Painting minis is not a hobby to be rushed. In fact, the slow, thoughtful, methodical pace is one of things I particularly enjoy about it. That doesn’t necessarily mean that you have to set aside 4 hours in 1 evening to paint. Even if you only have 30 minutes, you can get some work done, or a drybrush, or some work on the base of your mini. It’s more about, with whatever time you allot, that you take your time in whatever painting project you are doing.
It doesn’t work to throw paint at a mini – make sure you have a steady platform, make sure the painting is as accurate as you want it to be, and take your time with each application of paint. You’re not in a race to completion and, even if you are working to a timetable, there is nothing to benefit from a rush job.
There are ways to paint faster – like an assembly line approach where you base coat a bunch of minis, let them dry, apply the first layer to the same bunch, etc, etc. But when you painting a mini, focus on that particular brush application, and take time applying it. You might get faster over time while keeping the same accuracy – I have yet to find that space, but I am happy to take the time and the result are better than any time I have rushed it.
9. Dry brushing rule of thumb
Oh boy, did I wish I knew about these 2 things earlier! For a long time, I could never get the amount of paint on my brush for dry brushing correct. Drybrush is a painting technique in which a paint brush that is relatively dry, but still holds paint enough to allow it to lightly coat any bumps or raised areas in the mini.
It’s a really quick, neat, and effective way of applying highlights. Until even relatively recently, the first drybrush I applied was too heavy and almost applied a thin layer of the colour I just want to use as a whispered highlight. The 2nd or 3rd surface I applied it to was about right, even though it looked like there was almost nothing on the brush.
Then I learned the Rule of Thumb. When you think you have taken enough paint off your dry brush, paint your thumb. If paint comes off, then the brush is not dry enough. If no paint comes off, the correct amount of pigment remains and you can start dry brushing. This tip made a world of difference to me. The second tip is to try to drybrush in a circular motion, that is doing circles with the brush itself. This really does help in terms of picking up raised surfaces evenly and consistently and produces are far better effect that my earlier effort of straight dry brushing.

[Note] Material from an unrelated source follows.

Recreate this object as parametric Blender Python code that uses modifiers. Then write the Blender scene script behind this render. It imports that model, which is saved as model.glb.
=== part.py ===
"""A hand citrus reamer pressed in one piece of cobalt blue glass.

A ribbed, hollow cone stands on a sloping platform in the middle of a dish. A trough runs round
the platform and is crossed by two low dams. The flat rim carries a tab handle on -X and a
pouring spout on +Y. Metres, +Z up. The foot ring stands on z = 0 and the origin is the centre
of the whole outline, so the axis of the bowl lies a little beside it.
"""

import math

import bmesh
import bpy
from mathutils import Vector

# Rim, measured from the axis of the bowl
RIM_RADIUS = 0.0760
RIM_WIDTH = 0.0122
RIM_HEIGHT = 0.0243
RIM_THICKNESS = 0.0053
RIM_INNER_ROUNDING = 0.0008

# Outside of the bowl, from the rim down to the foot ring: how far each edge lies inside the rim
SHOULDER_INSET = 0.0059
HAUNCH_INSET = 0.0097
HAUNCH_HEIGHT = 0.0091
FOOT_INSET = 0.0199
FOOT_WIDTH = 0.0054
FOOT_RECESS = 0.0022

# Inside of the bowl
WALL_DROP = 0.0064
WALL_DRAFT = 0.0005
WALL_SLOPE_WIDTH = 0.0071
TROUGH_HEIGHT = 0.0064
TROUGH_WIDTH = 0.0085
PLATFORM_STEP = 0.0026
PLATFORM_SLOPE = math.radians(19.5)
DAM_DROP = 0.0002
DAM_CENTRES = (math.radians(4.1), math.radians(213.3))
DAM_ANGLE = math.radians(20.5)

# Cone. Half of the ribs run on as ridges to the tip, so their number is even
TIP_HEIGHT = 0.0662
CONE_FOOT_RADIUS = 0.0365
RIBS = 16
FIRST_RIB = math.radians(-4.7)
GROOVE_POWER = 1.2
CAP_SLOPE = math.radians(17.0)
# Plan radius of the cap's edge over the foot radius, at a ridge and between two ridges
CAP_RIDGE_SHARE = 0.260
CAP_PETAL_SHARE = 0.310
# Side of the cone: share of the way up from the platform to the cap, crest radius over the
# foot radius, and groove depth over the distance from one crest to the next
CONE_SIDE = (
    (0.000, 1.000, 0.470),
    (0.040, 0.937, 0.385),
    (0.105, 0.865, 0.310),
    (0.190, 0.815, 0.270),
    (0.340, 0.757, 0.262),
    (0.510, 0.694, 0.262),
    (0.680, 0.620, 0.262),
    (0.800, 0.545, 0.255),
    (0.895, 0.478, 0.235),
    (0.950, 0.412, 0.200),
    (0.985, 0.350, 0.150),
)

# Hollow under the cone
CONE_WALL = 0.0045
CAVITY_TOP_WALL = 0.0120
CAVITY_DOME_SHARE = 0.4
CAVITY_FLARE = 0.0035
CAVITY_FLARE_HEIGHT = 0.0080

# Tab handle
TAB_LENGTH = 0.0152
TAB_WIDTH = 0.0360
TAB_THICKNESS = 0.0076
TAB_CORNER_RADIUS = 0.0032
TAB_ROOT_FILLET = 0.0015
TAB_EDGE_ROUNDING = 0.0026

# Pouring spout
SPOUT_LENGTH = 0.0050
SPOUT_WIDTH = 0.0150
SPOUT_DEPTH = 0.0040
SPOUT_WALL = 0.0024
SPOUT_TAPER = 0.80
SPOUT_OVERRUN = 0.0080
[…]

10. Stability and breathing
My hands are pretty shaky and I find it almost impossible to paint eyes, marine visors, or add fine details like writing scrawls to books – it also makes free hand patterns out of my reach (transfers are my friend here).
It helps to stabilise your grip. This may take a lot of twisting and turning to get the right body shape, but a few basics apply. Sit in close, touching the table if you have to. Elbows on the table, or pressed between your body and the table edge. Link your hands – I usually do this by entwining my little fingers, so my hands will at least shake in unison! Wait until your body stops moving and paint – I often find it useful to hold the paintbrush like a pencil for very fine detail. And, of course, used as small a brush as you can.

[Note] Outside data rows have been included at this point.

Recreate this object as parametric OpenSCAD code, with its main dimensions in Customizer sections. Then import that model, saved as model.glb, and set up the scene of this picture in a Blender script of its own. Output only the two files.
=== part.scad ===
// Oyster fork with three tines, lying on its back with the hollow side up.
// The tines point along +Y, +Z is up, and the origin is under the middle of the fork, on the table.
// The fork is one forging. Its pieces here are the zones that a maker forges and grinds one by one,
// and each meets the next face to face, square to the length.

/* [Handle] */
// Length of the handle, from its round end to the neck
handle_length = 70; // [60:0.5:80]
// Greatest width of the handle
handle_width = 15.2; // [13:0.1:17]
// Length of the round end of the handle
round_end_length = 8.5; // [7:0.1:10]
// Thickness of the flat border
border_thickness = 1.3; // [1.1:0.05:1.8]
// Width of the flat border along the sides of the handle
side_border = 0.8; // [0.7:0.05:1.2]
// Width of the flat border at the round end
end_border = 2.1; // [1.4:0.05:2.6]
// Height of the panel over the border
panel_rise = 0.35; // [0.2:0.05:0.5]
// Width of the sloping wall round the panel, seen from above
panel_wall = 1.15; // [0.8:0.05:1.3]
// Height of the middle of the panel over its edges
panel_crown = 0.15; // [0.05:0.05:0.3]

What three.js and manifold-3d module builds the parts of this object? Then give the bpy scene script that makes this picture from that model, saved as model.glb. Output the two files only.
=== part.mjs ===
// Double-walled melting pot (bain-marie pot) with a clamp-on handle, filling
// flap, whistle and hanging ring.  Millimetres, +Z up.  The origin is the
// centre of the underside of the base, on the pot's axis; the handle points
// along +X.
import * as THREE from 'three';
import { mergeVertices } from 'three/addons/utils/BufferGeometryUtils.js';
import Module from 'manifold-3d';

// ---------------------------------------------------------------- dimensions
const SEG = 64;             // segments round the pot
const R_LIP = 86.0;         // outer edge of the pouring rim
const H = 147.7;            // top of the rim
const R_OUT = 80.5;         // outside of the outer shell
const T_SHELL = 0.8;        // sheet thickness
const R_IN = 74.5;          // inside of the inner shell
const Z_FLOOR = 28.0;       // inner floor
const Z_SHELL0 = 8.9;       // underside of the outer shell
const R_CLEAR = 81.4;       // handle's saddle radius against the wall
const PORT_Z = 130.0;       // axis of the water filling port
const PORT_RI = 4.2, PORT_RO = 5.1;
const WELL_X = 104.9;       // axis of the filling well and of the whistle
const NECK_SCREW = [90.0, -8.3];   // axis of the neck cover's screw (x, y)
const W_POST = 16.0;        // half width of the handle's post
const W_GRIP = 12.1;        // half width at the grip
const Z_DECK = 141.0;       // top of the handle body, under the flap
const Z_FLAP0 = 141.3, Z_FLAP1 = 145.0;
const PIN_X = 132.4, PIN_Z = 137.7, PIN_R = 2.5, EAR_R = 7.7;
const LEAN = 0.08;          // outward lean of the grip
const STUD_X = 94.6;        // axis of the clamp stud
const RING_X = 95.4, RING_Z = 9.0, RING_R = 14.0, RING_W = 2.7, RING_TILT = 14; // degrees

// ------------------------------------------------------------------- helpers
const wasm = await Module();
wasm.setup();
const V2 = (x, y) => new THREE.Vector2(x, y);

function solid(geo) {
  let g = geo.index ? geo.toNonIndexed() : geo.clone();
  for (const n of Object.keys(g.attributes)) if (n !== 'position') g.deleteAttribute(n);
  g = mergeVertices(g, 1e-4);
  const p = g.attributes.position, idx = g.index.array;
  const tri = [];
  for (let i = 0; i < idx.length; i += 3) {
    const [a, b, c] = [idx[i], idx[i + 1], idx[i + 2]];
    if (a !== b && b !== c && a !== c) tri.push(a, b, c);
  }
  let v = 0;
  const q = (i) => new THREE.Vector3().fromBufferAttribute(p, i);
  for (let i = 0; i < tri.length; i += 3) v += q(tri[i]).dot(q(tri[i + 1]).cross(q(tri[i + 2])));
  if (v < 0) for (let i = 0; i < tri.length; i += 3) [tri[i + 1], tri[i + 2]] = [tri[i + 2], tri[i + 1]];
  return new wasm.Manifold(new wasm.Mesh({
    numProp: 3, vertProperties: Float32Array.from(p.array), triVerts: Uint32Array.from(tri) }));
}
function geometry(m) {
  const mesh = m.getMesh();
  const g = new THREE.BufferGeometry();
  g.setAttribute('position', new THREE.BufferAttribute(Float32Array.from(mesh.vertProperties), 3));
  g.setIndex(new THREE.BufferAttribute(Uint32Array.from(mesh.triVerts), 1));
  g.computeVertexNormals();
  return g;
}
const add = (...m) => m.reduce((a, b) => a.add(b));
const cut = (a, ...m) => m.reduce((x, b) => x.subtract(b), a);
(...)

Another thing I have learned – and it seems odd to type it – is breathing can effect the body position for fine painting. I am not saying hold your breath (though some painters do), but maybe wait until the exhale happens then do a stroke of the brush. Take the brush away, inhale, exhale, and another brush stroke. I was genuinely surprised at how much of a difference this makes.
11. Maintain your gear
As I mentioned above, this hobby does have a financial outlay, and some of the higher end gear can be quite expensive. It’s important, therefore, to mind your gear. Clean your sprue snips with a dry cloth after use. Small metal brushes (like the ones golfers use) or a tooth brush will clean your needle files well. Wipe craft knives with a dry cloth (never a wet one) after use.
Always store your brushes brush side up and use brush covers if they come with them. Also, when dipping paint, make sure you only use the tips of the brush – getting paint where the brush joins the handle damages the bristles. When rinsing your brush, never leave the brush in the water and never press the brush against the bottom of sides of your water pot. Shake it in the water and dry it on some kitchen roll as often as you need to instead. Invest in a pot of brush wax as it lasts a long time and is only for occasional use. This may seem a lot, but given some brushes cost up to €65, it’s worth maintain them.

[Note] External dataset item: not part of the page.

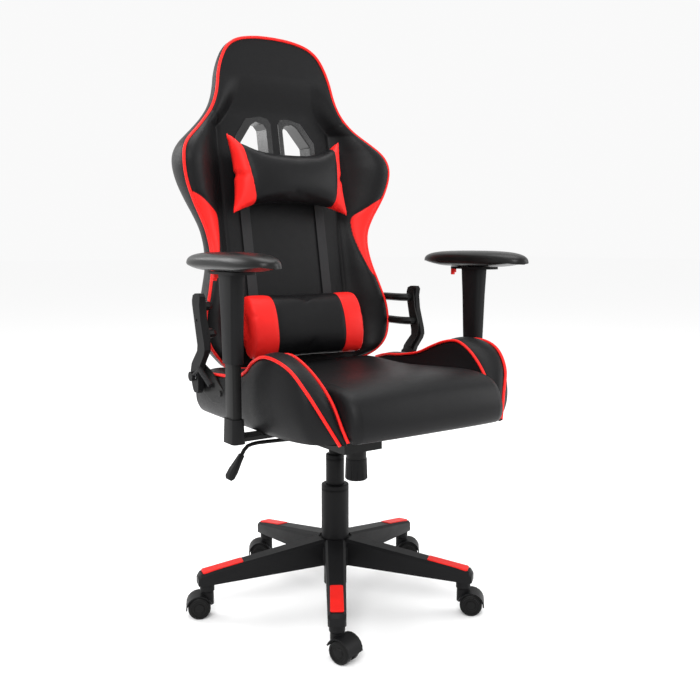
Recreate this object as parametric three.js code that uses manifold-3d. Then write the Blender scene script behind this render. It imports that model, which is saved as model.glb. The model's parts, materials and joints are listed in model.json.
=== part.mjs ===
// A gaming chair: five-legged base on casters, gas lift, tilting seat, sliding armrests and reclining back.
// Millimetres. +Z is up, the chair faces -Y and +X is the sitter's left. The lift column stands at x = 0.
// Every piece is placed in column coordinates (the column's axis at y = 0), and the whole chair is then moved
// by COLUMN_Y so that the origin lies under the middle of its box, on the floor.

import * as THREE from "three";
import { mergeVertices } from "three/addons/utils/BufferGeometryUtils.js";
import Module from "manifold-3d";

const wasm = await Module();
wasm.setup();

// ---------- driving dimensions ----------

const GAP = 0.3; // between neighbouring solids
const COLUMN_Y = -5.5;

// Star base
const LEG_COUNT = 5;
const FIRST_LEG_AZIMUTH = -33.4; // degrees from -Y towards +X
const CASTER_CIRCLE_RADIUS = 285;
const WHEEL_RADIUS = 23.5;
const casterHeight = 2 * WHEEL_RADIUS; // the base stands on the casters, so its heights start here
const LEG_TIP_RADIUS = CASTER_CIRCLE_RADIUS + 20;
const LEG_ROOT_WIDTH = 45;
const LEG_TIP_WIDTH = 35;
const LEG_TIP_TOP = casterHeight + 53; // height of the leg's top surface above its caster
const LEG_SLOPE = 9.6; // degrees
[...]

When a brush does split can cannot be used for painting, don’t throw it way – it can be used for applying glue to bases, or taking paint of out a pot onto a palette to further protect newer brushes, or a host of other things.
Finally, protect the minis you have painted – store them safely or shelve them behind a closed door to stop dust. Handle them with care and don’t be afraid to touch up spots with fresh paint every so often. If you are inclined, varnish them with clear varnish (I personally don’t like the look this gives, but I use things like Citadel ‘Ardcoat to apply a soft glow to an area when I want one). Whatever happens, minis can always be repaired.
12. Finishes & little touches matter
What do I mean here? Make sure your bases have something on them. Sure you can invest in stick on bushes and skulls and all sorts of basing material, which works really well. I went to my local garden centre and picked up 2 huge jars for ultra-fine gravel dust for a fiver and tiny fish tank pebbles from a pet store for extra interest. A quick shading and dry brush and I think it looks really well. I do have some bushes for officers and heroes! You can also get technical paints which harden and give texture.
Also, make sure minis from the same squad have mostly the same basing material – it can add to a feel of cohesion. But, basically, a mini with some coating on the base looks so much better than blank ones. Also, if you are like me and your undercoat is something other than black, make sure you paint at least the sides of the base black as they were originally – it looks better on the battle field.
Every mini painters ends up with unused bits (a bit box) – feel free to embellish. Add that spare marine head on its side to an Ork base, or strap a spare bolt pistol to a marine’s leg. Spare bits as extra embellishment can take your mini to a new level of impact
Bonus item: Enjoy it!
The most important rule. If you find your enjoyment waning, step away for a bit and reassess why you are doing it. If you try it, and it’s not for you, no problem! Hobbies often ebb and flow with their level of interest, so paint what you want, when you want to, and how you want to – as long as it keeps being fun.
Good write up Colm, thanks for taking the time with it.